== Problem ==
Transcribe the material below exactly as it appears.
* BEGIN *
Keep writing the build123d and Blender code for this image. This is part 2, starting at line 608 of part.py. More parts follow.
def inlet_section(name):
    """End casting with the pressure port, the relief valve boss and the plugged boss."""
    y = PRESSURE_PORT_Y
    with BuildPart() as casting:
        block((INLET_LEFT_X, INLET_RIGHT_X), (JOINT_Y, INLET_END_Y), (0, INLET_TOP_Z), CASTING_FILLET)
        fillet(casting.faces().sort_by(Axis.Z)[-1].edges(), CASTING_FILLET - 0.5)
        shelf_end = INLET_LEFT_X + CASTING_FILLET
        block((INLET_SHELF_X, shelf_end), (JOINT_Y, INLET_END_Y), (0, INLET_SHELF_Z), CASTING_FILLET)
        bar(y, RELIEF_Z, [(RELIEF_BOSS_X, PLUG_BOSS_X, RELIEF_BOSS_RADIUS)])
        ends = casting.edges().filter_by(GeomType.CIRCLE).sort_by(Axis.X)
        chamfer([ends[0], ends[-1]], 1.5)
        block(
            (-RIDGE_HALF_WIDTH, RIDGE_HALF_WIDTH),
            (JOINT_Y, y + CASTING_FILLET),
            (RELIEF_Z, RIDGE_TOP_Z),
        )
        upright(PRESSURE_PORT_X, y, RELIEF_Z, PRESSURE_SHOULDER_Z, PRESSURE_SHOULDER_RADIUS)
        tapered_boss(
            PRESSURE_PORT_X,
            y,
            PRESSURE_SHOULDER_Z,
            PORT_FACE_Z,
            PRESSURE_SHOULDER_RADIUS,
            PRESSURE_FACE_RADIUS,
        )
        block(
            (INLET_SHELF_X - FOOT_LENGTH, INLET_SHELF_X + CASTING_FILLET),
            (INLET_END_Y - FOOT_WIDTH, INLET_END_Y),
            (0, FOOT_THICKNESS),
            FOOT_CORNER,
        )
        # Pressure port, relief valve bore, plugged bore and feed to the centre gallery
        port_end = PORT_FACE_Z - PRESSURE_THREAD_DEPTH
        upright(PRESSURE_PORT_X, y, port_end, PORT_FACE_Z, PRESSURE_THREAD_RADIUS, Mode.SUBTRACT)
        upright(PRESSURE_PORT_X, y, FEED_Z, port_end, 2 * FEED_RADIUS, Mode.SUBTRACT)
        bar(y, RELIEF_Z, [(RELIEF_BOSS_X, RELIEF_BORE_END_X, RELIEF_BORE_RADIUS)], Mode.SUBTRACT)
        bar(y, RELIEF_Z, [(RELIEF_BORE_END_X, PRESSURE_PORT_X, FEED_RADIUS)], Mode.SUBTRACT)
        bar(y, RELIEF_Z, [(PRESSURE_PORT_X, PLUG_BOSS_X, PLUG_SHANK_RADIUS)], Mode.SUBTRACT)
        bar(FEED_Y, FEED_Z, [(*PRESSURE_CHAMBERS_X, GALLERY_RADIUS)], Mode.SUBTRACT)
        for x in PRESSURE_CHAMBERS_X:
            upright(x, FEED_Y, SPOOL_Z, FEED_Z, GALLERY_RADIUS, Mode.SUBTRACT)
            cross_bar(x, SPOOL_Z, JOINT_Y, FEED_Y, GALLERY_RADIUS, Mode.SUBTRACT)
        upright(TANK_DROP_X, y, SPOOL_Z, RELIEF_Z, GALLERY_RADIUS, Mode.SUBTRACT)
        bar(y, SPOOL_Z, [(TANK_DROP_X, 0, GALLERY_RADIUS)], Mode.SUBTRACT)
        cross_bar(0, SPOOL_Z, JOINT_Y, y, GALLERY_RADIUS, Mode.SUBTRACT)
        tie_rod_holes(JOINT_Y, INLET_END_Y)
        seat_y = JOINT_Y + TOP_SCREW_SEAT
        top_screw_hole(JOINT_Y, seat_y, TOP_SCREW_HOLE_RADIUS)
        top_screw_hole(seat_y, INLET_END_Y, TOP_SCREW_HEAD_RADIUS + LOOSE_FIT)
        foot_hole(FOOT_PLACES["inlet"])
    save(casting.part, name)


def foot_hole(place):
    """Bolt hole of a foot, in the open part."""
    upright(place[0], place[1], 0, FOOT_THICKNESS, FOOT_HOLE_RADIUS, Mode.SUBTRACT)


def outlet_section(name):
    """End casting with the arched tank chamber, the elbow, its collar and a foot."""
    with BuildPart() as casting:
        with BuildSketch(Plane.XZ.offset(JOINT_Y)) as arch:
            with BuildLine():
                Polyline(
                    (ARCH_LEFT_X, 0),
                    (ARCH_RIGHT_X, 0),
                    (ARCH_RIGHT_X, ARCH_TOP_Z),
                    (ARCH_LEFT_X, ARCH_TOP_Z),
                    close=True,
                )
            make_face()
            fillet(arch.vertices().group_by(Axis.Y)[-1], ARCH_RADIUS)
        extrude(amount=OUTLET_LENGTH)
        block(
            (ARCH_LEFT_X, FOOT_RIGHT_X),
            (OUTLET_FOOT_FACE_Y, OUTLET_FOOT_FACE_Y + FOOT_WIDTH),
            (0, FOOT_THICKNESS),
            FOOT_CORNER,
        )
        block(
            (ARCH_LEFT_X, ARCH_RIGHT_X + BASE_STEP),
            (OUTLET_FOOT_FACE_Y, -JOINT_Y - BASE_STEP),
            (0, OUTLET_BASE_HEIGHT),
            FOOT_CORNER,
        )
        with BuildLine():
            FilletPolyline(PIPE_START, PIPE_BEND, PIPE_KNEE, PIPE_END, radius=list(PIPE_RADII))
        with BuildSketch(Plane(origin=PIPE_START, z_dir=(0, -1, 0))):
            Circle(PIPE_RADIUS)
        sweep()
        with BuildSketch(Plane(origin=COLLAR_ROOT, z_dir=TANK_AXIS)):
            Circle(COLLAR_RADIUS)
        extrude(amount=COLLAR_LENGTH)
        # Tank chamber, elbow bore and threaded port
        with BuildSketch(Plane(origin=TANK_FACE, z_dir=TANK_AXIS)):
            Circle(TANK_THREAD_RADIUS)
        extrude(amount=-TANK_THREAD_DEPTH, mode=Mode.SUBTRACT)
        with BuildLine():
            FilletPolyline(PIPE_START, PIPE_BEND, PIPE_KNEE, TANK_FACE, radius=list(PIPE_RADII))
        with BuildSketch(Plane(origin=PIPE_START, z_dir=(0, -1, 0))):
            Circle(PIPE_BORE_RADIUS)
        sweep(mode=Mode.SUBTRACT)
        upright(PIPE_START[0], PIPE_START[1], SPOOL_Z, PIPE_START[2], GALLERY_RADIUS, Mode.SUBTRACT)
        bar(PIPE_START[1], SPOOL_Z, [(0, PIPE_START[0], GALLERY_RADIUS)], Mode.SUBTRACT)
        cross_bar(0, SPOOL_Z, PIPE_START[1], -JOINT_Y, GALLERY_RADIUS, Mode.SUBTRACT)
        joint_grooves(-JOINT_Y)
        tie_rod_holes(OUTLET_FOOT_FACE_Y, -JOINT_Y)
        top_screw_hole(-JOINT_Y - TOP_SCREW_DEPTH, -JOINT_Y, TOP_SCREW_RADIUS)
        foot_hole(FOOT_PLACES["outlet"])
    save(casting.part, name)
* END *
== Task solution ==
Keep writing the build123d and Blender code for this image. This is part 2, starting at line 608 of part.py. More parts follow.
def inlet_section(name):
    """End casting with the pressure port, the relief valve boss and the plugged boss."""
    y = PRESSURE_PORT_Y
    with BuildPart() as casting:
        block((INLET_LEFT_X, INLET_RIGHT_X), (JOINT_Y, INLET_END_Y), (0, INLET_TOP_Z), CASTING_FILLET)
        fillet(casting.faces().sort_by(Axis.Z)[-1].edges(), CASTING_FILLET - 0.5)
        shelf_end = INLET_LEFT_X + CASTING_FILLET
        block((INLET_SHELF_X, shelf_end), (JOINT_Y, INLET_END_Y), (0, INLET_SHELF_Z), CASTING_FILLET)
        bar(y, RELIEF_Z, [(RELIEF_BOSS_X, PLUG_BOSS_X, RELIEF_BOSS_RADIUS)])
        ends = casting.edges().filter_by(GeomType.CIRCLE).sort_by(Axis.X)
        chamfer([ends[0], ends[-1]], 1.5)
        block(
            (-RIDGE_HALF_WIDTH, RIDGE_HALF_WIDTH),
            (JOINT_Y, y + CASTING_FILLET),
            (RELIEF_Z, RIDGE_TOP_Z),
        )
        upright(PRESSURE_PORT_X, y, RELIEF_Z, PRESSURE_SHOULDER_Z, PRESSURE_SHOULDER_RADIUS)
        tapered_boss(
            PRESSURE_PORT_X,
            y,
            PRESSURE_SHOULDER_Z,
            PORT_FACE_Z,
            PRESSURE_SHOULDER_RADIUS,
            PRESSURE_FACE_RADIUS,
        )
        block(
            (INLET_SHELF_X - FOOT_LENGTH, INLET_SHELF_X + CASTING_FILLET),
            (INLET_END_Y - FOOT_WIDTH, INLET_END_Y),
            (0, FOOT_THICKNESS),
            FOOT_CORNER,
        )
        # Pressure port, relief valve bore, plugged bore and feed to the centre gallery
        port_end = PORT_FACE_Z - PRESSURE_THREAD_DEPTH
        upright(PRESSURE_PORT_X, y, port_end, PORT_FACE_Z, PRESSURE_THREAD_RADIUS, Mode.SUBTRACT)
        upright(PRESSURE_PORT_X, y, FEED_Z, port_end, 2 * FEED_RADIUS, Mode.SUBTRACT)
        bar(y, RELIEF_Z, [(RELIEF_BOSS_X, RELIEF_BORE_END_X, RELIEF_BORE_RADIUS)], Mode.SUBTRACT)
        bar(y, RELIEF_Z, [(RELIEF_BORE_END_X, PRESSURE_PORT_X, FEED_RADIUS)], Mode.SUBTRACT)
        bar(y, RELIEF_Z, [(PRESSURE_PORT_X, PLUG_BOSS_X, PLUG_SHANK_RADIUS)], Mode.SUBTRACT)
        bar(FEED_Y, FEED_Z, [(*PRESSURE_CHAMBERS_X, GALLERY_RADIUS)], Mode.SUBTRACT)
        for x in PRESSURE_CHAMBERS_X:
            upright(x, FEED_Y, SPOOL_Z, FEED_Z, GALLERY_RADIUS, Mode.SUBTRACT)
            cross_bar(x, SPOOL_Z, JOINT_Y, FEED_Y, GALLERY_RADIUS, Mode.SUBTRACT)
        upright(TANK_DROP_X, y, SPOOL_Z, RELIEF_Z, GALLERY_RADIUS, Mode.SUBTRACT)
        bar(y, SPOOL_Z, [(TANK_DROP_X, 0, GALLERY_RADIUS)], Mode.SUBTRACT)
        cross_bar(0, SPOOL_Z, JOINT_Y, y, GALLERY_RADIUS, Mode.SUBTRACT)
        tie_rod_holes(JOINT_Y, INLET_END_Y)
        seat_y = JOINT_Y + TOP_SCREW_SEAT
        top_screw_hole(JOINT_Y, seat_y, TOP_SCREW_HOLE_RADIUS)
        top_screw_hole(seat_y, INLET_END_Y, TOP_SCREW_HEAD_RADIUS + LOOSE_FIT)
        foot_hole(FOOT_PLACES["inlet"])
    save(casting.part, name)


def foot_hole(place):
    """Bolt hole of a foot, in the open part."""
    upright(place[0], place[1], 0, FOOT_THICKNESS, FOOT_HOLE_RADIUS, Mode.SUBTRACT)


def outlet_section(name):
    """End casting with the arched tank chamber, the elbow, its collar and a foot."""
    with BuildPart() as casting:
        with BuildSketch(Plane.XZ.offset(JOINT_Y)) as arch:
            with BuildLine():
                Polyline(
                    (ARCH_LEFT_X, 0),
                    (ARCH_RIGHT_X, 0),
                    (ARCH_RIGHT_X, ARCH_TOP_Z),
                    (ARCH_LEFT_X, ARCH_TOP_Z),
                    close=True,
                )
            make_face()
            fillet(arch.vertices().group_by(Axis.Y)[-1], ARCH_RADIUS)
        extrude(amount=OUTLET_LENGTH)
        block(
            (ARCH_LEFT_X, FOOT_RIGHT_X),
            (OUTLET_FOOT_FACE_Y, OUTLET_FOOT_FACE_Y + FOOT_WIDTH),
            (0, FOOT_THICKNESS),
            FOOT_CORNER,
        )
        block(
            (ARCH_LEFT_X, ARCH_RIGHT_X + BASE_STEP),
            (OUTLET_FOOT_FACE_Y, -JOINT_Y - BASE_STEP),
            (0, OUTLET_BASE_HEIGHT),
            FOOT_CORNER,
        )
        with BuildLine():
            FilletPolyline(PIPE_START, PIPE_BEND, PIPE_KNEE, PIPE_END, radius=list(PIPE_RADII))
        with BuildSketch(Plane(origin=PIPE_START, z_dir=(0, -1, 0))):
            Circle(PIPE_RADIUS)
        sweep()
        with BuildSketch(Plane(origin=COLLAR_ROOT, z_dir=TANK_AXIS)):
            Circle(COLLAR_RADIUS)
        extrude(amount=COLLAR_LENGTH)
        # Tank chamber, elbow bore and threaded port
        with BuildSketch(Plane(origin=TANK_FACE, z_dir=TANK_AXIS)):
            Circle(TANK_THREAD_RADIUS)
        extrude(amount=-TANK_THREAD_DEPTH, mode=Mode.SUBTRACT)
        with BuildLine():
            FilletPolyline(PIPE_START, PIPE_BEND, PIPE_KNEE, TANK_FACE, radius=list(PIPE_RADII))
        with BuildSketch(Plane(origin=PIPE_START, z_dir=(0, -1, 0))):
            Circle(PIPE_BORE_RADIUS)
        sweep(mode=Mode.SUBTRACT)
        upright(PIPE_START[0], PIPE_START[1], SPOOL_Z, PIPE_START[2], GALLERY_RADIUS, Mode.SUBTRACT)
        bar(PIPE_START[1], SPOOL_Z, [(0, PIPE_START[0], GALLERY_RADIUS)], Mode.SUBTRACT)
        cross_bar(0, SPOOL_Z, PIPE_START[1], -JOINT_Y, GALLERY_RADIUS, Mode.SUBTRACT)
        joint_grooves(-JOINT_Y)
        tie_rod_holes(OUTLET_FOOT_FACE_Y, -JOINT_Y)
        top_screw_hole(-JOINT_Y - TOP_SCREW_DEPTH, -JOINT_Y, TOP_SCREW_RADIUS)
        foot_hole(FOOT_PLACES["outlet"])
    save(casting.part, name)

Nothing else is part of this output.